Task objective: Write the material out again exactly.

Raw data:
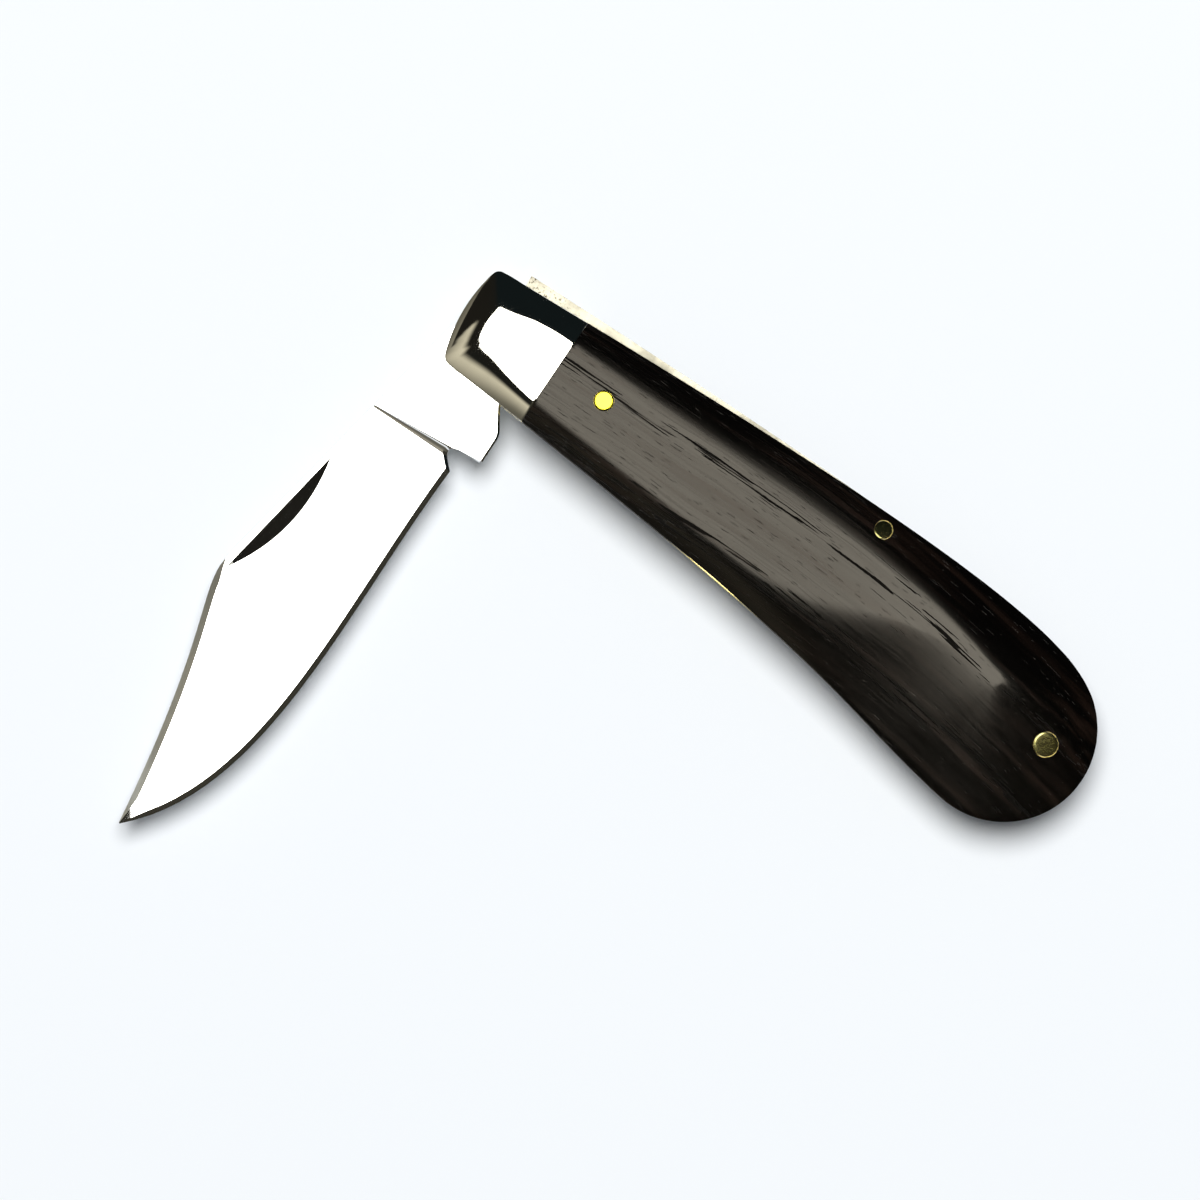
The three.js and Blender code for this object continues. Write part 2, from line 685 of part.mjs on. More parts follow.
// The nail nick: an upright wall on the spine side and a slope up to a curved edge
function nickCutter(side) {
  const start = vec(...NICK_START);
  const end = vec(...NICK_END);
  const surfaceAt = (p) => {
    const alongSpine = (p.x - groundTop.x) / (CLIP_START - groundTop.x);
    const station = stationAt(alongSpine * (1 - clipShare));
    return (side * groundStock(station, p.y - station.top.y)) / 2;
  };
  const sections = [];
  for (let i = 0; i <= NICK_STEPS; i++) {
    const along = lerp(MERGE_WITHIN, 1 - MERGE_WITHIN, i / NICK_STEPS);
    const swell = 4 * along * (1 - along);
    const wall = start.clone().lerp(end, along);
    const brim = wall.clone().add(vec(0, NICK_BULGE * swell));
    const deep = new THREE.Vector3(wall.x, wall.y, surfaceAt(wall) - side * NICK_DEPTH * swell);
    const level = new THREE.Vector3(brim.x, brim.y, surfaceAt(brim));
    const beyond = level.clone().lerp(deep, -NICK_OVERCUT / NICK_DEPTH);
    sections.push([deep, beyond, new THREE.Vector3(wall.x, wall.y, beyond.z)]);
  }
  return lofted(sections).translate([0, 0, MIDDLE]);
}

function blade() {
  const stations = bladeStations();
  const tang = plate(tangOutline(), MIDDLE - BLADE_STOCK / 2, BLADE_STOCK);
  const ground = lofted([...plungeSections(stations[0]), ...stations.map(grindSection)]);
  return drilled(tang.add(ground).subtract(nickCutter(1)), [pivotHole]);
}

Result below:
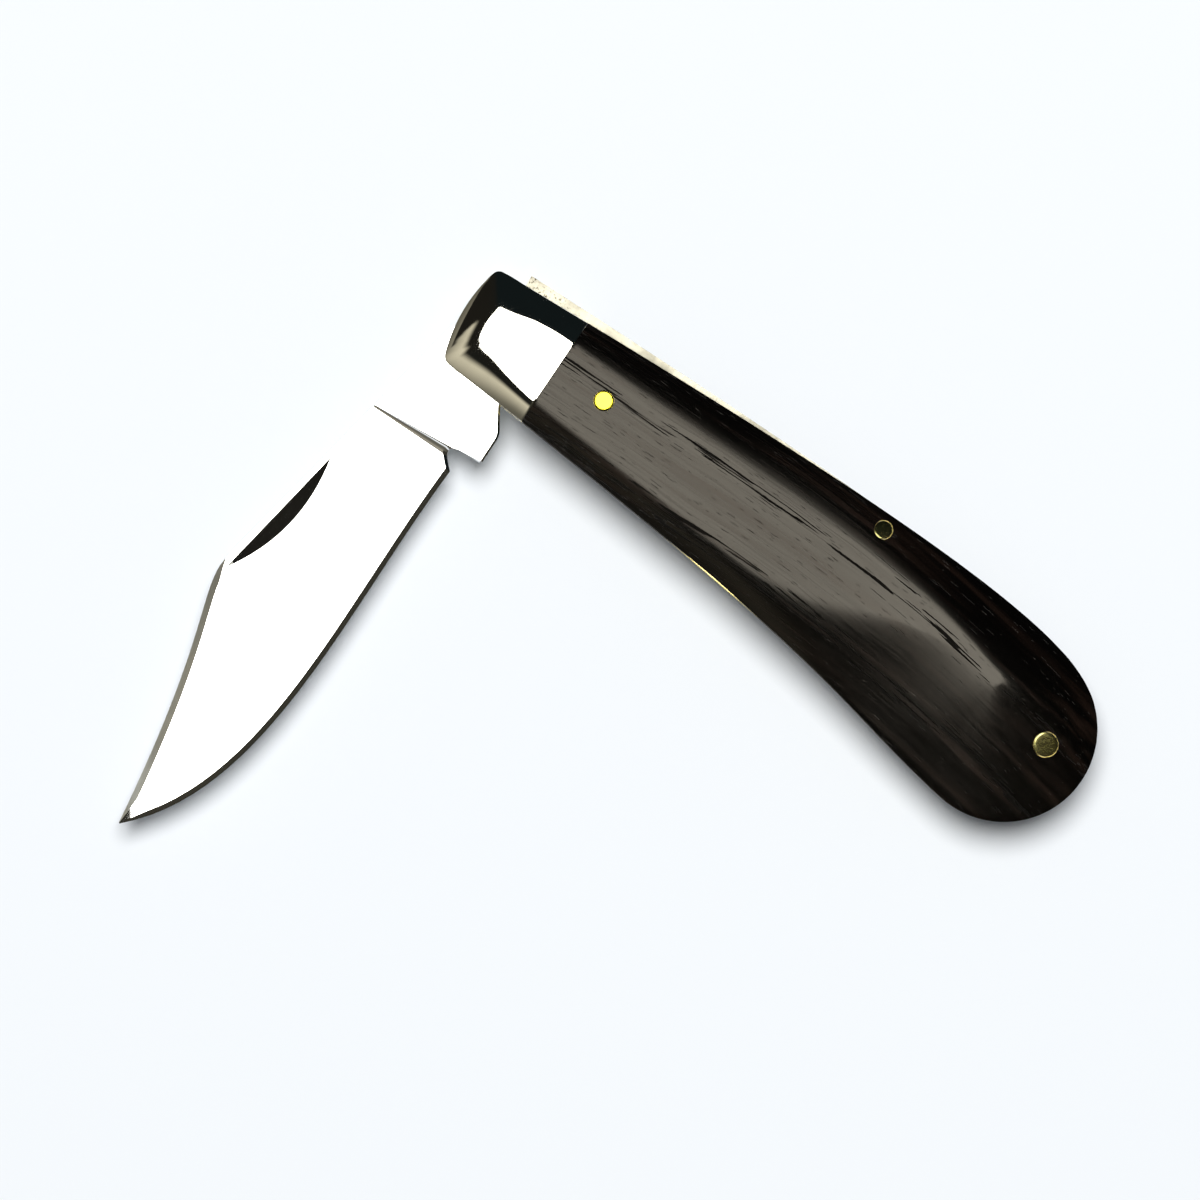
The three.js and Blender code for this object continues. Write part 2, from line 685 of part.mjs on. More parts follow.
// The nail nick: an upright wall on the spine side and a slope up to a curved edge
function nickCutter(side) {
  const start = vec(...NICK_START);
  const end = vec(...NICK_END);
  const surfaceAt = (p) => {
    const alongSpine = (p.x - groundTop.x) / (CLIP_START - groundTop.x);
    const station = stationAt(alongSpine * (1 - clipShare));
    return (side * groundStock(station, p.y - station.top.y)) / 2;
  };
  const sections = [];
  for (let i = 0; i <= NICK_STEPS; i++) {
    const along = lerp(MERGE_WITHIN, 1 - MERGE_WITHIN, i / NICK_STEPS);
    const swell = 4 * along * (1 - along);
    const wall = start.clone().lerp(end, along);
    const brim = wall.clone().add(vec(0, NICK_BULGE * swell));
    const deep = new THREE.Vector3(wall.x, wall.y, surfaceAt(wall) - side * NICK_DEPTH * swell);
    const level = new THREE.Vector3(brim.x, brim.y, surfaceAt(brim));
    const beyond = level.clone().lerp(deep, -NICK_OVERCUT / NICK_DEPTH);
    sections.push([deep, beyond, new THREE.Vector3(wall.x, wall.y, beyond.z)]);
  }
  return lofted(sections).translate([0, 0, MIDDLE]);
}

function blade() {
  const stations = bladeStations();
  const tang = plate(tangOutline(), MIDDLE - BLADE_STOCK / 2, BLADE_STOCK);
  const ground = lofted([...plungeSections(stations[0]), ...stations.map(grindSection)]);
  return drilled(tang.add(ground).subtract(nickCutter(1)), [pivotHole]);
}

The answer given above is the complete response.